Lebih dari sebulan sebelumnya, pada 8 Mei, majelis rendah parlemen negara tersebut, Majlisi Namoyandagon, menyetujui RUU tersebut. Dengan jilbab sebagai pusatnya, RUU ini menargetkan pakaian tradisional Islam.

Undang-undang ini mengubah undang-undang ‘Tentang Peraturan Hari Raya dan Upacara’ yang ada dan melarang “impor, penjualan, promosi, dan pemakaian pakaian yang dianggap asing bagi budaya nasional”. Inti dari perubahan ini adalah larangan hijab, penutup kepala yang dikenakan oleh wanita Muslim, serta pakaian lain yang berhubungan dengan Islam.

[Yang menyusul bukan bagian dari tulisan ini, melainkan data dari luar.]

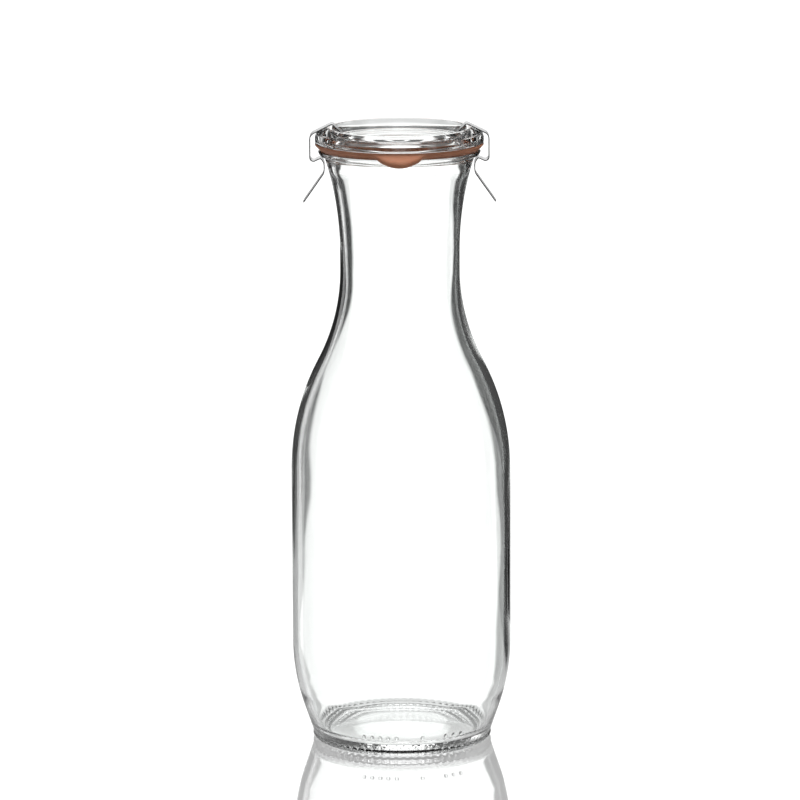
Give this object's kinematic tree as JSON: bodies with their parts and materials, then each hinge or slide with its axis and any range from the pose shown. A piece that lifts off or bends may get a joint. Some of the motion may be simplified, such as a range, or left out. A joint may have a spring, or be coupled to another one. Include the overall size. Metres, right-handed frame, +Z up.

Pelanggaran dapat dikenakan denda mulai dari 7.920 somoni (sekitar Rp 12 juta) untuk pelanggar individu hingga 39.500 somoni (Rp 61 juta) menurut Layanan Tajik Radio Liberty. RUU tersebut juga melarang “Idieh”, kebiasaan anak-anak diberi uang pada saat Idul Fitri dan “Navroz”, perayaan menjelang Idul Fitri dan Idul Adha.

Pelarangan jilbab ternyata juga diberlakukan oleh beberapa negara berpenduduk Muslim eks jajahan Uni Soviet. Meski larangan itu tak berlaku umum, pemerintah negara-negara tersebut menerapkan aturan 'bebas jilbab' bagi para pelajar di sekolah.